To prove their conjecture, Toone and his graduate students would have to analyze a complex combination of reactions involving not only the proteins and ligands but also the water that those molecules interact with.

Separating the effect of protein-ligand interactions from changes in protein-water and ligand-water interactions remains "one of the most daunting barriers to predicting how ligands bind to their protein receptors," he said.

Toone and his students were able to separate out water's involvement by using a technique pioneered in the 1950s by another professor now at Duke.

This method takes advantage of the fact that isotopes -- different forms of the same atomic element -- have very similar but not identical properties. So while hydrogen can link up with oxygen to form normal water, its heavier isotope -- deuterium -- can in turn form "heavy" water.

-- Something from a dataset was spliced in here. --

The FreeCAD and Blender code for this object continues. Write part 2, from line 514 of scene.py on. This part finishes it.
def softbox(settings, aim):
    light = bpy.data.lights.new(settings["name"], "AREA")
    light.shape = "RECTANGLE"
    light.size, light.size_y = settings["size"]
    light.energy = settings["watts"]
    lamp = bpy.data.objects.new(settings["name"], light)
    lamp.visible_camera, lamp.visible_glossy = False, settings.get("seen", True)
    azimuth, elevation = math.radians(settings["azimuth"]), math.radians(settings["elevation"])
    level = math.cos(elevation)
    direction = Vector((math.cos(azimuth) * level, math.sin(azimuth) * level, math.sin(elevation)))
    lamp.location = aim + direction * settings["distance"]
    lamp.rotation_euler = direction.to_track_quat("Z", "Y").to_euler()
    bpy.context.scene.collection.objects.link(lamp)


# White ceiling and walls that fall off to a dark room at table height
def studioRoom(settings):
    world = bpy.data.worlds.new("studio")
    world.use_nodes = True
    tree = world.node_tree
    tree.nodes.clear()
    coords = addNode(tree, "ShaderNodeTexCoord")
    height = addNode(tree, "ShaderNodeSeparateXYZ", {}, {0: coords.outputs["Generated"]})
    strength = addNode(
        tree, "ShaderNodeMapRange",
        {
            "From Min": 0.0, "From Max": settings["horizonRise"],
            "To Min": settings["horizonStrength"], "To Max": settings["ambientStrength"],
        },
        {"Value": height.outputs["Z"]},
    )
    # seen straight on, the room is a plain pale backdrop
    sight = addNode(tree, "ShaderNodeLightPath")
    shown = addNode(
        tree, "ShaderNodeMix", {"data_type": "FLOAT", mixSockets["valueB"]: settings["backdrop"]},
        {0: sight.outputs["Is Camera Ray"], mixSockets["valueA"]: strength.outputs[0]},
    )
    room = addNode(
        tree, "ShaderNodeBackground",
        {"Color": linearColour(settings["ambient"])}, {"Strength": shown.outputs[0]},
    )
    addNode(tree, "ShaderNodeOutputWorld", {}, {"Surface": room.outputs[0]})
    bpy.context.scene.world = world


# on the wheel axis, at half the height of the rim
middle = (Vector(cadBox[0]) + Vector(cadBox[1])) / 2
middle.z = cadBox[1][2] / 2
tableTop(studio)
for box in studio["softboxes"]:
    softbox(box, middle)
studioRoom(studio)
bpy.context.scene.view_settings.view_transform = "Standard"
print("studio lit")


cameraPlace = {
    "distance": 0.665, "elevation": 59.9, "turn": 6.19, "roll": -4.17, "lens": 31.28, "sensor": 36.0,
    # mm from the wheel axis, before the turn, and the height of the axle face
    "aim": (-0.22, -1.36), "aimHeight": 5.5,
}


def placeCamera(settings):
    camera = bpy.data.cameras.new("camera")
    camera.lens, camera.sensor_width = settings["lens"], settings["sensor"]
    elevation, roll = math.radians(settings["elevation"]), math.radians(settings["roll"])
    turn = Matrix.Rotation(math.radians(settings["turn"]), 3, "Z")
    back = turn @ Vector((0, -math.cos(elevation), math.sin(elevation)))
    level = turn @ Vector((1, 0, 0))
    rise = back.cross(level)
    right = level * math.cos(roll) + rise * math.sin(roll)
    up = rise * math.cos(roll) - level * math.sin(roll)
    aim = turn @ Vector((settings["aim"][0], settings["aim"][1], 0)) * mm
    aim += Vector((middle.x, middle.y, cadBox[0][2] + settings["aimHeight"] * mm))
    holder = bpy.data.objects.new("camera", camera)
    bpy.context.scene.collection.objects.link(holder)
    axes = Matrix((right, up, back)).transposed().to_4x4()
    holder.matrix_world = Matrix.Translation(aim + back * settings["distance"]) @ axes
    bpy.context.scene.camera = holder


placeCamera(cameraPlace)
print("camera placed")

Normal and heavy water undergo the same chemical reactions, but heavy water interacts with other heavy water molecules about 10 percent more strongly then normal water molecules interact with each other.

This subtle difference means binding reactions in heavy water produce an extra temperature change that can be used to show how important water removal is overall to protein-ligand association.

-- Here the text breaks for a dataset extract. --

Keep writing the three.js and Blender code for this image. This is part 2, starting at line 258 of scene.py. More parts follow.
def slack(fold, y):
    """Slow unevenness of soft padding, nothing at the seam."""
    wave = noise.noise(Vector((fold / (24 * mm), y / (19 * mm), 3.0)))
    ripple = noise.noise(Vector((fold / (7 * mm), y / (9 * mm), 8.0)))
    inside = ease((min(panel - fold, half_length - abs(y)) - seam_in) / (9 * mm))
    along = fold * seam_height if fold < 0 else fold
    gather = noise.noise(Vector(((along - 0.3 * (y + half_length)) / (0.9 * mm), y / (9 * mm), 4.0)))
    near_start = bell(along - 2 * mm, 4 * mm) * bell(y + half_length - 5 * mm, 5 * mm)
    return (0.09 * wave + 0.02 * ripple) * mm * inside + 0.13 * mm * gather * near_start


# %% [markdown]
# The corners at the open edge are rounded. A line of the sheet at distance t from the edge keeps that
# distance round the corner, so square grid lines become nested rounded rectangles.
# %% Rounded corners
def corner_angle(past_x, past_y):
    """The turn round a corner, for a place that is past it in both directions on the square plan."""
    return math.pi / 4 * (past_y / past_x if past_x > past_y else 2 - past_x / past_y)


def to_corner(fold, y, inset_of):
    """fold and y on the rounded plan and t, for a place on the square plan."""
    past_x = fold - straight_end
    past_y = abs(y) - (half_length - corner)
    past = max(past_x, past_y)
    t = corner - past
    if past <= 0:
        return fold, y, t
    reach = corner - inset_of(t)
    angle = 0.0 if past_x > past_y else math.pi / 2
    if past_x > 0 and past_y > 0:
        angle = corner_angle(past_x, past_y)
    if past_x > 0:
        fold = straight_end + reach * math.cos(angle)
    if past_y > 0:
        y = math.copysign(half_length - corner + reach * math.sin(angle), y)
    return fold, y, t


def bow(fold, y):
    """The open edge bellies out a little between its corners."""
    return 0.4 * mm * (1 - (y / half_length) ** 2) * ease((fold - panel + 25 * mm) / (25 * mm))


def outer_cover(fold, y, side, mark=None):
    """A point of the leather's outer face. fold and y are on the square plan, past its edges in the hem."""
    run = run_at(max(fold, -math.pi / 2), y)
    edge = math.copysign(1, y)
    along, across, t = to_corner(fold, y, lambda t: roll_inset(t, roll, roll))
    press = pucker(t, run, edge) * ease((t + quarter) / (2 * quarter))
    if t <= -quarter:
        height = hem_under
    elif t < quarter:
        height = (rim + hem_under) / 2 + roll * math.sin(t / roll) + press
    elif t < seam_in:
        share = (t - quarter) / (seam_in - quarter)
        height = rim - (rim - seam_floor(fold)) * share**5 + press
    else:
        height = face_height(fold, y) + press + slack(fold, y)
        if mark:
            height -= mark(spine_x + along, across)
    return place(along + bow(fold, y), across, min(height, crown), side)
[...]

In a 1994 report to the Journal of the American Chemical Society, Toone used this "solvent isotope effect" to show that water plays an unexpectedly crucial role in determining whether a drug will bind with a protein like a natural ligand would.

In 1996, his team followed up this finding by reporting that the way the atoms are arranged in a molecule plays a crucial role in determining how important water reorganization is to ligand binding.

If removing water from the binding site were not important, he reasoned, then the net temperature changes should be the same regardless of whether the reaction occurred in normal or heavy water. But Toone found that the temperature changes in the two solutions differed. And that meant that water plays a major part in driving the reaction.

In his new report for the ACS meeting, he will describe what he calls a novel application of the solvent isotope effect.

Using a instrument known as a "microcalorimeter," Toone and his students were able to measure temperature differences as small as a millionth of a degree as protein binding sites bound ligands in normal and heavy water.

By examining the tiny net heat changes, he concluded that by the very act of leaving the protein binding sites, water drives the binding of a ligand to a much greater extent than was previously imagined. The binding site becomes "much more hydrophobic than you would have guessed," he said.

According to Toone, the next step in his research "is to try and learn more about the relationship between shape and hydrophobicity.

"Certainly if you could find some motifs that are especially hydrophobic, to the extent that you could incorporate them into the structure of a candidate drug should help it bind much more efficiently," he said.

Much of his work in this area was done in collaboration with Terrence Oas, a Duke assistant professor of biochemistry, Toone said. He also cited valuable help from Edward Arnett, a Duke R..J. Reynolds professor emeritus of chemistry who did early work on the solvent isotope effect while at the University of Pittsburgh.